Questioning Authority. Closely related to fear is the idea of authority. Dominant culture is hierarchy-driven and external authority guides too much of our behavior. Get in touch with the position, beliefs and feelings you have about the issue at hand. Ask yourself: From whose authority did this position originate? Then, use a strategy such as self-hypnosis to erase all forms of external authority from the picture, dismissing previous ones entirely and basing your new thoughts on only an honest reflection on your lived experience and complementary attitude.

Words. Get in touch with all the words you use, especially self-talk, to describe the situation. Analyze them for how accurate and truthful they really are. Our Indigenous ancestors lived at a time when words were considered sacred. Find the best ways to honestly phrase the situation so you can better process it. Carefully listen to the words of others without being “hypnotized” by them. Use life experience, intuition, critical thinking and diverse research to come to truthfulness.

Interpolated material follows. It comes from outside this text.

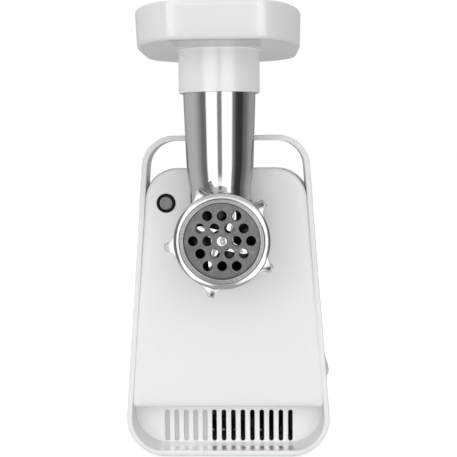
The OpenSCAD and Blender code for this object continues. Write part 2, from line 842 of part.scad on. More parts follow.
module rotor_core() {
    color("slategray") on_axis(motor_z) slab_y(stator_y + 0.2, stator_end_y - 0.2) difference() {
        circle(core_r, $fn = round_fn);
        circle(shaft_r + seat_gap, $fn = round_fn);
        for (i = [0:11]) rotate([0, 0, 30 * i]) {
            translate([15.5, 0]) circle(2.3, $fn = 32);
            translate([15.5, -0.7]) square([6, 1.4]);
        }
    }
}

module rotor_winding() {
    color("chocolate") on_axis(motor_z) {
        turn_y([[5, 39.8], [14, 39.8], [17.2, 42], [17.2, 45.1], [5, 45.1]]);
        turn_y([[5, 87.9], [17.2, 87.9], [17.2, 91], [13, 94.5], [5, 94.5]]);
        for (i = [0:11]) rotate([0, 30 * i, 0]) translate([15.5, 0, 0]) rod_y(2.2, 45, 88);
    }
}

module commutator() {
    color("peru") on_axis(motor_z) slab_y(96, 109.5) difference() {
        circle(commutator_r, $fn = round_fn);
        circle(shaft_r + seat_gap, $fn = round_fn);
        for (i = [0:23]) rotate([0, 0, 15 * i]) translate([commutator_r - 1, -0.25]) square([2, 0.5]);
    }
}

module cooling_fan() {
    color("black") on_axis(motor_z) difference() {
        union() {
            rod_y(8, 33, 39);
            rod_y(29, 33, 34.4);
            for (i = [0:9]) rotate([0, 36 * i, 0]) translate([7, 34.3, 0]) rotate([0, 24, 0])
                cube([19.5, 4.5, 1.2]);
        }
        rod_y(shaft_r + seat_gap, 30, 50);
    }
}

module motor_pinion() {
    color("silver") on_axis(motor_z) difference() {
        slab_y(5, 12.5) gear_outline(first_module, pinion_teeth);
        rod_y(shaft_r + seat_gap, 0, 20);
    }
}

// The two brushes face each other across the commutator
module brush_places() {
    on_axis(motor_z) for (turn = [0, 180]) rotate([0, turn, 0]) translate([0, 103.1, 0]) children();
}

module brush_holders() {
    color("gold") brush_places() difference() {
        translate([13, -5, -5]) cube([20, 10, 10]);
        translate([12, -3.7, -3.7]) cube([20, 7.4, 7.4]);
    }
}

module carbon_brushes() {
    color("black") brush_places() difference() {
        translate([commutator_r - 0.6, -3.6, -3.6]) cube([13.6, 7.2, 7.2]);
        rod_y(commutator_r + 0.3, -10, 10);
    }
}

module brush_springs() {
    color("silver") brush_places() translate([24.1, 0, 0]) rotate([0, 90, 0])
        coil_spring(2.6, 0.3, 6, 7.8);
}

// ---------------------------------------------------------------- head

module socket_screw_places() {
    for (turn = [-60, 60, 180]) on_axis(barrel_z) rotate([0, -latch_angle - turn, 0])
        translate([37.7, 0, 0]) children();
}

module head_socket() {
    color("silver") difference() {
        on_axis(barrel_z) turn_y([
            [26.5, socket_front_y], [collar_r - 1, socket_front_y], [collar_r, socket_front_y + 1],
            [collar_r, flange_y], [flange_r, flange_y], [flange_r, case_front_y - 0.2],
            [socket_r, case_front_y - 0.2], [socket_r, socket_lip_y], [26.5, socket_lip_y]
        ]);
        on_axis(barrel_z) for (k = [0:2]) slab_y(socket_front_y - 1, socket_lip_y + 1)
            rotate([0, 0, latch_angle - head_turn + 120 * k]) sector(20, socket_r - 0.1, -20, 20);
        latch_frame() translate([24, flange_y - 1.1, -4.2]) cube([20, 8, 8.4]);
        socket_screw_places() {
            rod_y(1.55, -40, 0);
            turn_y([
                [0, flange_y - 1], [2.9, flange_y - 1], [2.9, flange_y],
                [1.55, flange_y + 1.5], [0, flange_y + 1.5]
            ]);
        }
    }
}

module socket_screws() {
    color("silver") socket_screw_places() difference() {
        turn_y([[0, flange_y], [2.8, flange_y], [1.5, flange_y + 1.4], [1.5, -17.7], [0, -17.7]]);
        for (turn = [0, 90]) rotate([0, turn, 0]) translate([-1.4, flange_y - 1, -0.3])
            cube([2.8, 1.8, 0.6]);
    }
}

// Outside of the feed tube as [radius, height] points
tube_profile = [
    [0, 196], [24, 196], [24, barrel_z + 32], [24.3, barrel_z + 36], [25, barrel_z + 42],
    [25.9, barrel_z + 49], [26.6, barrel_z + 57], [27.5, barrel_z + 84], [28.5, neck_low],
    [29.2, tube_top - 1], [28.7, tube_top], [0, tube_top]
];

module on_tube_axis(z) {
    translate([tube_x, tube_y, z]) children();
}

// Solid of revolution about the feed tube's axis, from a profile of [radius, height] points
module turn_z(profile) {
    on_tube_axis(0) rotate_extrude($fn = round_fn) polygon(profile);
}

module tube_bore() {
    turn_z([
        [0, barrel_z + 5], [24 - tube_t, barrel_z + 5], [24 - tube_t, barrel_z + 34],
        [26.6 - tube_t, barrel_z + 57], [29.2 - tube_t, tube_top + 0.1], [0, tube_top + 0.1]
    ]);
}

// The barrel without its bore
module barrel_body() {
    on_axis(barrel_z) turn_y([
        [0, barrel_front_y], [thread_r - 0.5, barrel_front_y], [thread_r, barrel_front_y + 0.5],
        [thread_r, ring_back_y + 0.2], [barrel_r, ring_back_y + 1.5], [barrel_r, head_shoulder_y],
        [spigot_r, head_shoulder_y], [spigot_r, spigot_back_y], [0, spigot_back_y]
    ]);
}

module grinder_head() {
    color("silver") difference() {
        union() {
            barrel_body();
            on_axis(barrel_z) for (k = [0:2]) slab_y(-31.1, -28.3)
                rotate([0, 0, latch_angle + 120 * k]) sector(22, bayonet_r, -18, 18);
        }
        tube_bore();
        on_axis(barrel_z) {
            rod_y(recess_r, barrel_front_y - 1, recess_y);
            rod_y(bore_r, recess_y - 1, barrel_back_y);
            rod_y(11 + seat_gap, barrel_back_y - 1, 0);
            rod_y(20, head_shoulder_y - 0.2, 0);
            translate([0, 0, -key_drop]) rod_y(key_r + seat_gap, recess_y - 1, recess_y + 4);
        }
    }
}

// Welded onto the barrel, so its lower end follows the barrel's outside
module feed_tube() {
    color("silver") difference() {
        turn_z(tube_profile);
        tube_bore();
        barrel_body();
    }
}

module auger_bush() {
    color("peru") on_axis(barrel_z) turn_y([
        [8 + run_gap, barrel_back_y], [11, barrel_back_y], [11, head_shoulder_y - 0.3],
        [8 + run_gap, head_shoulder_y - 0.3]
    ]);
}

module plate_key() {
    color("silver") on_axis(barrel_z - key_drop) rod_y(key_r, barrel_front_y, recess_y + 3.9);
}

module auger() {
    length = auger_back_y - auger_front_y;
    turns = 2.3;
    color("silver") on_axis(barrel_z) difference() {
        union() {
            translate([0, auger_back_y, 0]) rotate([90, 0, 0])
                linear_extrude(length, twist = 360 * turns, slices = 84)
                    translate([7, -2]) square([18, 4]);
            turn_y([
                [0, auger_front_y], [8.5, auger_front_y], [10, auger_back_y - 8],
                [14, auger_back_y], [0, auger_back_y]
            ]);
        }
        rod_y(6 + seat_gap, auger_front_y - 1, auger_back_y + 1);
    }
}

module auger_shaft() {
    pin_end_y = plate_front_y - 1.3;
    color("silver") on_axis(barrel_z) {
        rod_y(hole_r - run_gap, pin_end_y, knife_front_y + 0.1);
        translate([-4.5, knife_front_y, -4.5]) cube([9, auger_front_y - knife_front_y, 9]);
        rod_y(6, auger_front_y - 1, auger_back_y + 0.1);
        rod_y(8, auger_back_y, drive_front_y);
        slab_y(drive_front_y - 0.1, drive_back_y - 1.2) circle(6 / cos(30), $fn = 6);
    }
}

module auger_washer() {
    color("white") on_axis(barrel_z) turn_y([
        [8 + run_gap, auger_back_y + 0.1], [12, auger_back_y + 0.1], [12, barrel_back_y - 0.3],
        [8 + run_gap, barrel_back_y - 0.3]
    ]);
}

module knife() {
    color("silver") on_axis(barrel_z) difference() {
        slab_y(knife_front_y, knife_front_y + knife_t) union() {
            circle(9, $fn = 64);
            for (turn = [0:3]) rotate([0, 0, 90 * turn + 62])
                polygon([[5, -5.8], [9, -5], [19, -2.4], [24.7, 0.8], [24.6, 3.4], [14, 2.4], [5, 2.8]]);
        }
        translate([-4.55, knife_front_y - 1, -4.55]) cube([9.1, knife_t + 2, 9.1]);
    }
}

module grinding_plate() {
    rows = [[-2, 3], [-1, 4], [0, 5], [1, 4], [2, 3]];
    color("gray") on_axis(barrel_z) difference() {
        turn_y([[0, plate_front_y], [plate_r - 0.5, plate_front_y], [plate_r, plate_front_y + 0.5],
            [plate_r, plate_back_y], [0, plate_back_y]]);
        for (row = rows, i = [0:row[1] - 1])
            translate([(i - (row[1] - 1) / 2) * hole_pitch, 0, row[0] * hole_pitch * sin(60)])
                rod_y(hole_r, plate_front_y - 1, plate_back_y + 1);
        translate([-1.4, plate_front_y - 1, -plate_r - 1]) cube([2.8, plate_t + 2, 3.1]);
    }
}

// Half width of a lug at a radius: wide and hollow at its root, narrow at its tip
function lug_half_width(r) = 2.8 + 6.4 * pow((lug_tip_r - r) / (lug_tip_r - 35.5), 2.6);

module ring_nut() {
    lug_r = [35.5, 36.6, 37.8, 39.2, 40.8, 42.4, lug_tip_r];
    color("silver") on_axis(barrel_z) difference() {
        union() {
            turn_y([
                [0, ring_back_y], [ring_r - 0.8, ring_back_y], [ring_r, ring_back_y + -1],
                [ring_r, ring_front_y + 3.2], [ring_r - 0.5, ring_front_y + 1.6],
                [ring_r - 3.4, ring_front_y], [ring_r - 4.4, ring_front_y], [ring_r - 5, ring_front_y + 0.8],
                [ring_opening_r + 1, ring_front_y + 1.6], [0, ring_front_y + 1.6]
            ]);
            for (k = [0:lug_count - 1]) slab_y(ring_front_y + 1.5, ring_front_y + 10.5)
                rotate([0, 0, lug_angle + 360 / lug_count * k]) polygon(concat(
                    [for (r = lug_r) [r, -lug_half_width(r)]],
                    [for (i = [6:-1:0]) [lug_r[i], lug_half_width(lug_r[i])]]));
        }
        rod_y(thread_r + 0.4, ring_lip_y, ring_back_y + 1);
        rod_y(ring_opening_r, ring_front_y - 1, ring_lip_y + 1);
        turn_y([
            [0, ring_front_y], [ring_opening_r + 1, ring_front_y], [ring_opening_r + 1, ring_front_y + 1.6],
            [ring_opening_r, ring_front_y + 2.6], [0, ring_front_y + 2.6]
        ]);
    }
}

// ---------------------------------------------------------------- hopper

// Slice of the tray: its front bulges further than its rear, so the corners are quarter ellipses
module tray_slice(inset, front, z) {
    half = tray_half_w - inset;
    corners = [
        [half, tray_rear - inset, rear_corner, 0], [-half, tray_rear - inset, rear_corner, 90],
        [-half, inset - front, front_corner, 180], [half, inset - front, front_corner, 270]
    ];
    outline = [for (c = corners, i = [0:corner_steps])
        let (
            turn = c[3] + 90 * i / corner_steps,
            centre = [c[0] - sign(c[0]) * (c[2][0] - inset), c[1] - sign(c[1]) * (c[2][1] - inset)]
        )
        centre + [cos(turn) * (c[2][0] - inset), sin(turn) * (c[2][1] - inset)]
    ];
    translate([tube_x, tube_y, z]) linear_extrude(0.05) polygon(outline);
}

// The front wall leans out, the other walls are upright
module hopper_tray() {
    rise = 3;
    floor_z = tray_low + tray_wall;
    color("white") difference() {
        hull() {
            tray_slice(0, tray_front, tray_top - 0.05);
            tray_slice(0.3, tray_front - tray_lean, tray_low + rise);
            tray_slice(rise, tray_front - tray_lean, tray_low);
        }
        hull() {
            tray_slice(tray_wall, tray_front, tray_top);
            tray_slice(tray_wall + 0.3, tray_front - tray_lean, floor_z + rise);
            tray_slice(tray_wall + rise, tray_front - tray_lean, floor_z);
        }
        turn_z([
            [0, tray_low - 1], [throat_r, tray_low - 1], [throat_r, tray_low - 0.5],
            [throat_r + 6, floor_z + 0.1], [0, floor_z + 0.1]
        ]);
    }
}

// Moulded in one with the tray, around the top of the feed tube
module tray_neck() {
    color("white") turn_z([
        [tray_bore_r, neck_low], [neck_r, neck_low], [neck_r, neck_top], [neck_r + 2, tray_low],
        [throat_r, tray_low], [throat_r, tube_top + 0.3], [tray_bore_r, tube_top + 0.3]
    ]);
}

side_band();
front_cover();
vent_grille();
rear_housing();
base_plate();
rubber_feet();
case_screws();
base_screws();
head_socket();
socket_screws();
button_bezel();
release_button();
latch_arm();
button_spring();
switch_bezel();
switch_body();
rocker_switch();
cord_gland();
terminal_block();
control_board();
capacitor();
gearbox_case();
gearbox_cover();
gearbox_screws();
gear_pins();
output_bushes();
first_gear();
first_pinion();
second_gear();
second_pinion();
output_gear();
output_shaft();
motor_front_bracket();
motor_rear_bracket();
motor_bolts();
motor_bearings();
motor_cradle();
stator_core();
field_coils();
rotor_shaft();
rotor_core();
rotor_winding();
commutator();
cooling_fan();
motor_pinion();
brush_holders();
carbon_brushes();
brush_springs();
grinder_head();
feed_tube();
auger_bush();
plate_key();
auger();
auger_shaft();
auger_washer();
knife();
grinding_plate();
ring_nut();
hopper_tray();
tray_neck();
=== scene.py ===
"""Looks of the meat grinder: its pieces' finish, finer shapes for the shells, and a plain pale studio."""

import json
import math

import bmesh
import bpy
from mathutils import Matrix, Vector


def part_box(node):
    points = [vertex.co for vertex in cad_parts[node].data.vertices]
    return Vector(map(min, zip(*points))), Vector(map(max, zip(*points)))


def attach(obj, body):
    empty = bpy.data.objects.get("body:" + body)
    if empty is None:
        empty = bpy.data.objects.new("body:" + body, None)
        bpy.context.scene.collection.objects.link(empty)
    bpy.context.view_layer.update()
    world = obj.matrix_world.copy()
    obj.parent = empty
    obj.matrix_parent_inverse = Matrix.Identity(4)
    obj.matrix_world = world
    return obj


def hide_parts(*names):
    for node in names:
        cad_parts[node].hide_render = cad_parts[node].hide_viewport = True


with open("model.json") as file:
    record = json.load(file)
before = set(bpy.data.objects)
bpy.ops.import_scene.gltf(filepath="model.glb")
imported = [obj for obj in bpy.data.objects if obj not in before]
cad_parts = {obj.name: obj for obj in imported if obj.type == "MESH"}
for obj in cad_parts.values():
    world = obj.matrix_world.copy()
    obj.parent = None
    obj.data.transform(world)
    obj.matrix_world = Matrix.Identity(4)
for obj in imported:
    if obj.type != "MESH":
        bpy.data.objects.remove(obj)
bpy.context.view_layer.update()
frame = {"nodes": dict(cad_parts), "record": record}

MM = 0.001


def span(node):
    """Lowest and highest corner of a CAD node, in millimetres."""
    low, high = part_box(node)
    return low / MM, high / MM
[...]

Nature. In our original ways of thinking, other-than-human (or greater-than-human) entities were our teachers. Anthropocentrism did not exist. We were intricately part of the Natural world. We can still learn from other-than-humans. In practice, these can be pets, insects, plants, parks, rivers, mountains. When an issue arises, consider it in relation to these other-than-humans. Allow yourself to continue to watch for other aspects of Nature as keys to a new realization as relates to the issue. Use ceremony with plants like pine, cedar, sage or sweet grass to evoke images of other-than- or greater-than-human life forms. Such ceremonies can truly continue to help you embrace the unknown. Balance these ceremonies with discourse, knowing that discourse tends to remove the mysterious. All answers reside somewhere in what remains of the natural landscape in which you dwell.

As we move forward in the era of Trump, facing vast structural problems, let us remember that Nature is and always will be the ultimate teacher if we heed it accordingly.